As writer, director and star, Jon Favreau succeeds in keeping Chef's story simple and entertaining, but also especially meaningful as we see Carl Casper attempt to reinvent himself as a chef and father. Chef also teases and torments us with some of the most delicious looking food to grace the big screen in a long time. See Chef, but don't watch it on an empty stomach!
Boyhood shouldn’t exist. There are too many obstacles – mentally, physically and spiritually – that should prevent a movie like Boyhood from happening. The fact that it’s screening anywhere is a movie-making miracle. And the fact that Boyhood also happens to be amazing is just a gift from the cinematic gods we simply can’t overlook.
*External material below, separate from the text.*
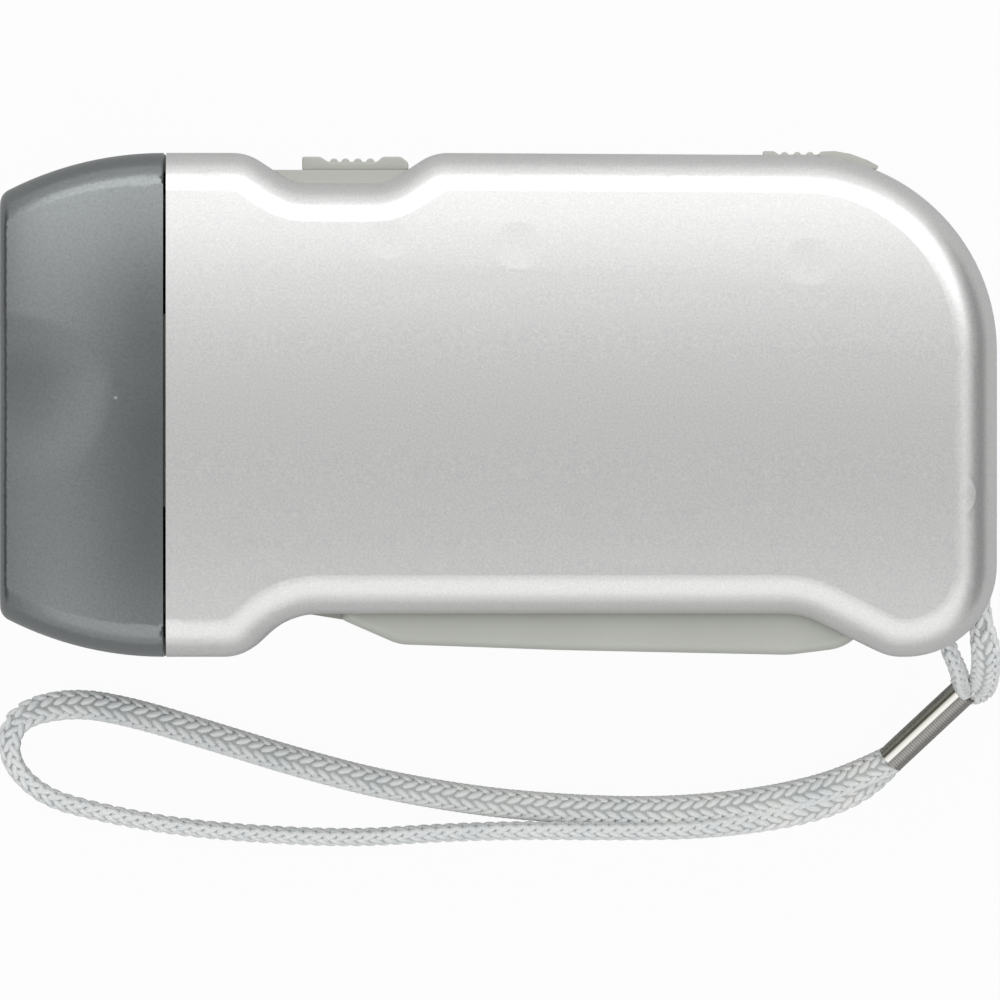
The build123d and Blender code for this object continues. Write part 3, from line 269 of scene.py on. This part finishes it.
def ferrule_metal():
    """Nickel-plated steel, pressed: plain bright strips beside a finely ribbed one, with a painted
    reflection streak and painted shade in the ribs' grooves.
    """
    material, tree, shader = new_material("pressed nickel-plated steel")
    hatch_mm = 0.30           # the pressed lines are nearer 0.2, too fine to show
    half_width_mm = 1.6
    place = node(tree, "ShaderNodeTexCoord").outputs["Object"]
    centre = (Vector(ferrule_top) + Vector(ferrule_low)) / 2 * MM
    way = (Vector(ferrule_low) - Vector(ferrule_top)).normalized()
    side = Vector((0, 0, 1)).cross(way).normalized()
    local = node(
        tree, "ShaderNodeVectorMath", {"operation": "SUBTRACT"}, i0=place, i1=tuple(centre)
    ).outputs["Vector"]
    along = node(
        tree, "ShaderNodeVectorMath", {"operation": "DOT_PRODUCT"}, i0=local, i1=tuple(way)
    ).outputs["Value"]
    across = node(
        tree, "ShaderNodeVectorMath", {"operation": "DOT_PRODUCT"}, i0=local, i1=tuple(side)
    ).outputs["Value"]
    turns = node(
        tree, "ShaderNodeMath", {"operation": "MULTIPLY"}, i0=along, i1=2000 * math.pi / hatch_mm
    ).outputs[0]
    wave = node(tree, "ShaderNodeMath", {"operation": "SINE"}, i0=turns).outputs[0]
    strips = node(
        tree,
        "ShaderNodeMapRange",
        Value=across,
        From_Min=-half_width_mm * MM,
        From_Max=half_width_mm * MM,
    ).outputs[0]
    # Across the width: a pale plain side, a dark olive streak that is a painted reflection, a
    # bright plain strip, a dark line, then the grey ribbed strip.
    tone_with_painted_reflection = node(
        tree,
        "ShaderNodeValToRGB",
        stops=[
            (0.0, "bdbcb6"),
            (0.22, "c4c3bc"),
            (0.26, "77756a"),
            (0.31, "8a8878"),
            (0.34, "efede6"),
            (0.50, "f2f0ea"),
            (0.52, "8c8a86"),
            (0.55, "b4b2ae"),
            (1.0, "aeaca8"),
        ],
        i0=strips,
    ).outputs[0]
    hatched = node(
        tree, "ShaderNodeMath", {"operation": "GREATER_THAN"}, i0=strips, i1=0.53
    ).outputs[0]
    depth = node(
        tree, "ShaderNodeMath", {"operation": "MULTIPLY"}, i0=wave, i1=hatched
    ).outputs[0]
    # Painted shade: the ribs' grooves are darkened in colour towards 6f6d6a, as well as bumped.
    dark = node(
        tree,
        "ShaderNodeMapRange",
        Value=depth,
        From_Min=-1.0,
        From_Max=1.0,
        To_Min=0.45,
        To_Max=-0.45,
    ).outputs[0]
    shade = node(
        tree, "ShaderNodeMix", {"data_type": "RGBA"}, i0=dark, i6=tone_with_painted_reflection, i7=srgb("6f6d6a")
    ).outputs[2]
    lift = node(tree, "ShaderNodeBump", Height=depth, Strength=0.6, Distance=0.05 * MM)
    tree.links.new(shade, shader.inputs["Base Color"])
    tree.links.new(lift.outputs[0], shader.inputs["Normal"])
    shader.inputs["Metallic"].default_value = 1.0
    shader.inputs["Roughness"].default_value = 0.27
    return material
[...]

Filmed once a year over the course of 12 years, Richard Linklater’s experimental Boyhood tracks the progress of a contemporary nuclear family as children Mason (Ellar Coltrane) and Samantha (Lorelei Linklater, the director’s daughter) age from pre-school to young adulthood.
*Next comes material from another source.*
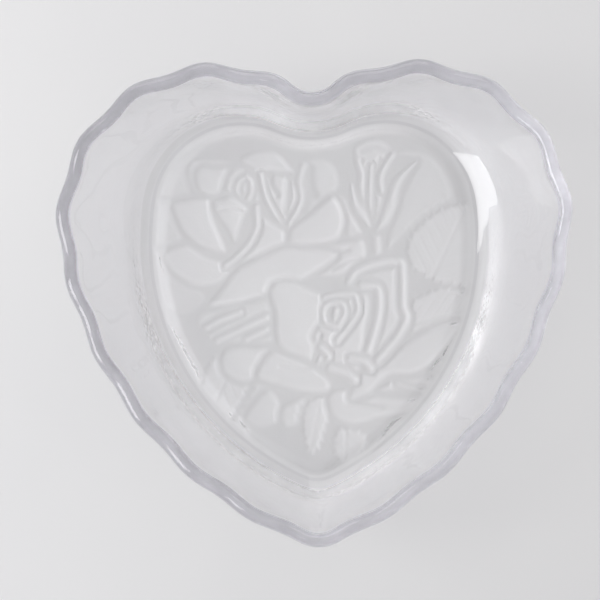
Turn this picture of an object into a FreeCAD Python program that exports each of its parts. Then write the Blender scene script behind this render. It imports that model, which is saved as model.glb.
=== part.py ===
import FreeCAD, Part
import math
import os
from FreeCAD import Placement, Rotation, Vector

# An open heart-shaped trinket dish, pressed in one shot of clear glass.
# Lengths are millimetres. The origin is under the middle of the dish on the plane it rests
# on; +Z is up, +Y points to the notch between the lobes, and the tip is at -Y.

# ---- driving dimensions ---------------------------------------------------------------------

SIZES = (
    ("rim_width", 138.8, "across the lobes of the rim, on the mean line of its waves"),
    ("rim_length", 130.6, "lobe tops to tip, on the same line"),
    ("rim_lobe_radius", 42.5, "lobes of the rim"),
    ("rim_flank_radius", 105, "long sides from lobe to tip"),
    ("rim_tip_radius", 15, "rounded tip"),
    ("rim_notch_radius", 12, "rounded notch between the lobes"),
    ("rim_thickness", 3.9, "glass at the rounded lip"),
    ("dish_height", 34, "resting plane to the mean line of the lip"),
    ("wave_count", 21, "scallops round the rim, odd so that one stands on the tip"),
    ("wave_at_lobes", 0.7, "how far a scallop stands out from the mean line at the lobes"),
    ("wave_at_tip", 0.35, "the same at the tip"),
    ("wave_lift", 0.5, "how far a scallop rises above the mean line"),
    ("wave_depth", 11, "height over which the scallops fade into the wall"),
    ("side_flare", 20.5, "overhang of the rim past the foot at each side"),
    ("back_flare", 9.6, "overhang at the lobe tops"),
    ("front_flare", 11.7, "overhang at the tip"),
    ("bowl_fullness", 0.5, "0 is a straight wall, more is a rounder bowl"),
    ("foot_lobe_radius", 29.4, "lobes of the foot"),
    ("foot_flank_radius", 76.4, "long sides of the foot"),
    ("foot_tip_radius", 14.4, "tip of the foot"),
    ("foot_notch_radius", 19.6, "notch of the foot"),
    ("foot_round", 1.8, "corner between resting ring and wall"),
    ("ring_width", 1.2, "flat ring that the dish rests on"),
    ("wall_thickness", 4.6, "glass in the wall above the floor"),
    ("floor_height", 7.0, "resting plane to the inside floor"),
    ("floor_round", 8.0, "hollow corner between inside floor and wall"),
    ("recess_depth", 2.0, "hollow under the floor that holds the relief"),
    ("relief_clearance", 0.3, "the highest petals stay this far above the table"),
    ("relief_step", 0.35, "height between one layer of the relief and the next"),
    ("relief_root", 1.0, "how deep the relief is rooted in the glass above the recess"),
    ("relief_margin", 0.3, "plain strip between the recess wall and the relief"),
)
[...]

Linklater has created a fictional bunch, though the bumps they encounter along this spectacular journey are incredibly – and painfully – realistic. It’s impossible not to see traces of ourselves, and of people we know and love, in the writing and performances captured by Boyhood. Without having to serve one long, overarching story, Boyhood smartly comments on small, personal milestones in the lives of these characters. And stylistically, Linklater accomplishes a magic trick, circumventing all of the reasons why this project could have stalled out over the years to deliver a panoramic snapshot of a young life, well-lived. Boyhood is a triumph, a breathtaking cinematic achievement that celebrates the timeless value found in art, culture and family. One of the year’s greatest films, Boyhood cannot be missed.
South Korean director Bong Joon-ho grabbed our attention with his 2006 monster movie The Host. Before we'd got a beat on his style, he doled out 2009's Mother, a crime thriller that's final moments still haunt us for their bloodless monstrosity and simplicity. Now, he's bringing us his English-language debut Snowpiercer, about one train that protects the last of mankind against an unforgiving ice age.
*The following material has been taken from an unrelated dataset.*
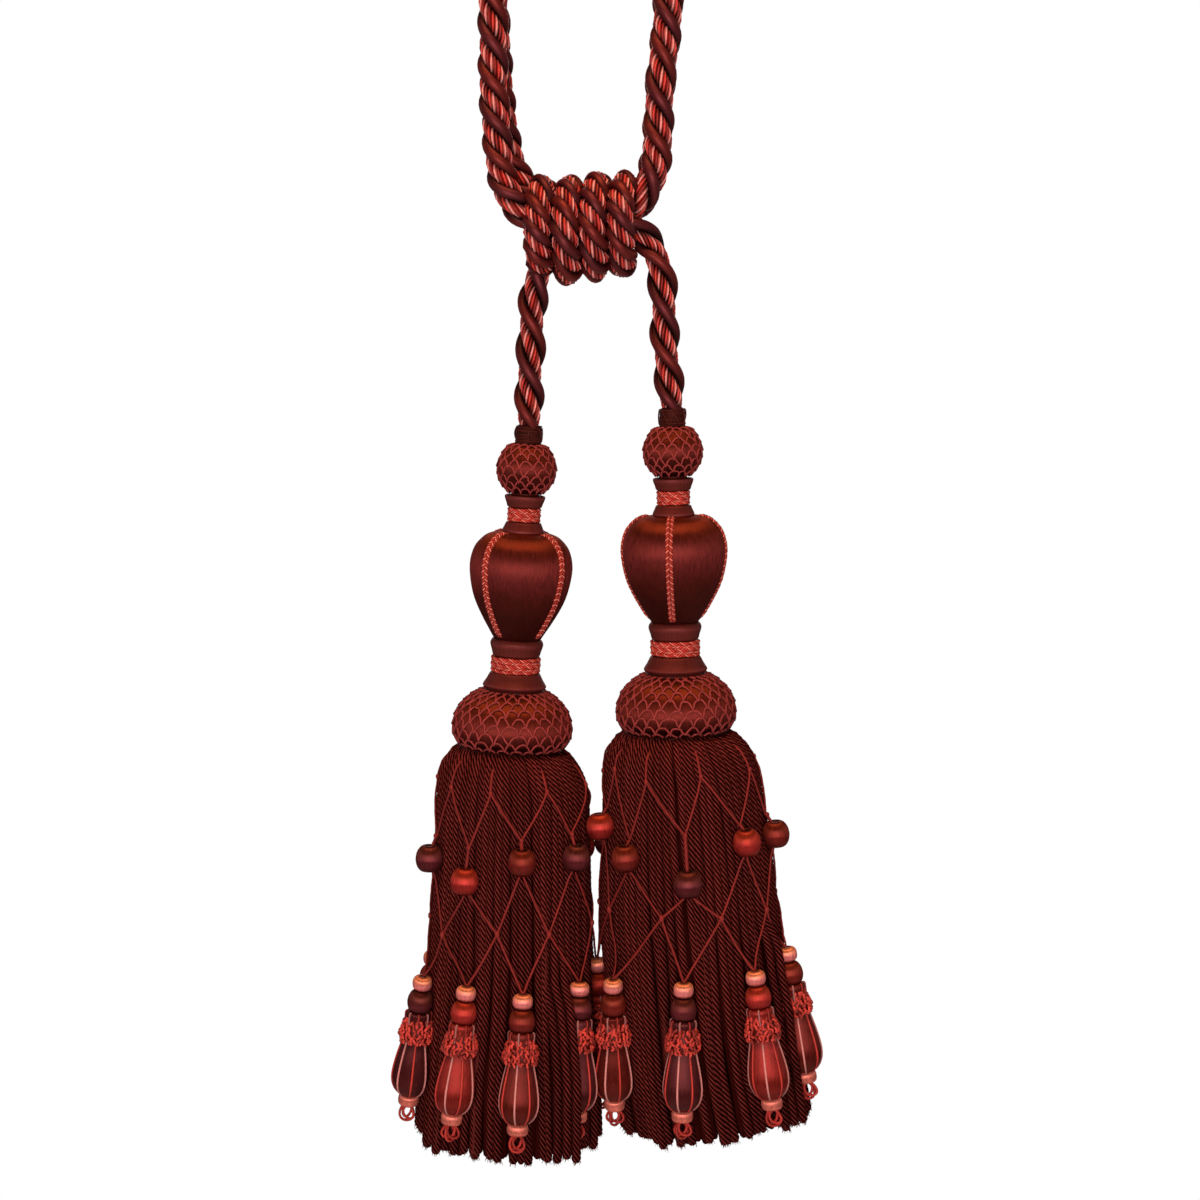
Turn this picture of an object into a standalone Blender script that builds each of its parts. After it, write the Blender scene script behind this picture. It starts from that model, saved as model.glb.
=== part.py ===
"""Curtain tieback with two beaded tassels, hanging from the top of its rope loop.

A doubled four-strand rope runs up from a wound knot and over in an arch. A tassel hangs on a
short length of the same rope from each end of the knot. Each tassel has a netted ball, a
collar, an urn with four gimp ribs, a foot, a netted cushion and a skirt of twisted cords with
nine small pendants.

Frame: metres, +Z up, +X to the viewer's right, the viewer stands on the -Y side. The origin is
on the underside of the rope arch, midway between its two ropes, where a hook bears.
"""

import math
from collections import namedtuple

import bmesh
import bpy
from mathutils import Vector

MM = 0.001
GAP = 0.3  # between pieces that touch in the real object

# Rope
ROPE_D = 12.0
ROPE_APART = 12.5  # between the centres of the front and the rear rope
ARCH_R = 34.0  # centreline of the arch

# Wound knot
TURN_PITCH = 10.6
TURN_R = 16.2  # from the knot's axis to the middle of the rope
KNOT_CENTRE = Vector((0.4, 0.0, -136.8))
KNOT_TILT = math.radians(8.0)  # its right end is the higher one
KNOT_HALF = 22.6

# Gimp ribs on the urn
RIB_W = 4.0
RIB_T = 1.0

# Pendants
PENDANT_L = 62.5
PENDANT_CLEAR = 1.7

Turned = namedtuple("Turned", "radius height")
Lean = namedtuple("Lean", "side top_x top_z lean_deg")
SkirtRow = namedtuple("SkirtRow", "down radius shift")
Pendant = namedtuple("Pendant", "angle_top angle_bottom down out colour")
RoutePoint = namedtuple("RoutePoint", "x y z")

COLOURS = {
    "rope": ((0.30, 0.075, 0.06, 1), 0.55),
    "satin": ((0.16, 0.030, 0.035, 1), 0.35),
    "collar": ((0.11, 0.030, 0.032, 1), 0.40),
    "gimp": ((0.62, 0.12, 0.09, 1), 0.60),
    "net": ((0.24, 0.040, 0.040, 1), 0.55),
    "cord": ((0.060, 0.012, 0.010, 1), 0.70),
    "plum": ((0.080, 0.022, 0.030, 1), 0.35),
    "coral": ((0.45, 0.045, 0.040, 1), 0.35),
    "maroon": ((0.15, 0.030, 0.028, 1), 0.35),
}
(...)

Stuffing his cast with stars from all around the globe (Chris Evans, Song Kang-ho, John Hurt, Octavia Spencer, Tilda Swinton, Ko Ah-Sung), Joon-ho intrigued us in preproduction. Concept art teased a richly detailed world of wonder and brutal class disparity. Before long, our expectations were so great, it seemed no movie could truly meet them. And yet Snowpiercer did. Joon-ho masterfully unfolds his story and its world one train car at a time. Along the way, his impeccable cast sculpts captivating arcs as their characters struggle to survive one bloody battle after another in a merciless class war. It's a thrilling film that demands you attention from its first frames, and rewards its audience with heart-pounding turns, breathtaking action, and thought-provoking subtext.
There are flashier movies out this summer. There are movies with bigger stars. But none of these will chill and thrill you like Snowpiercer.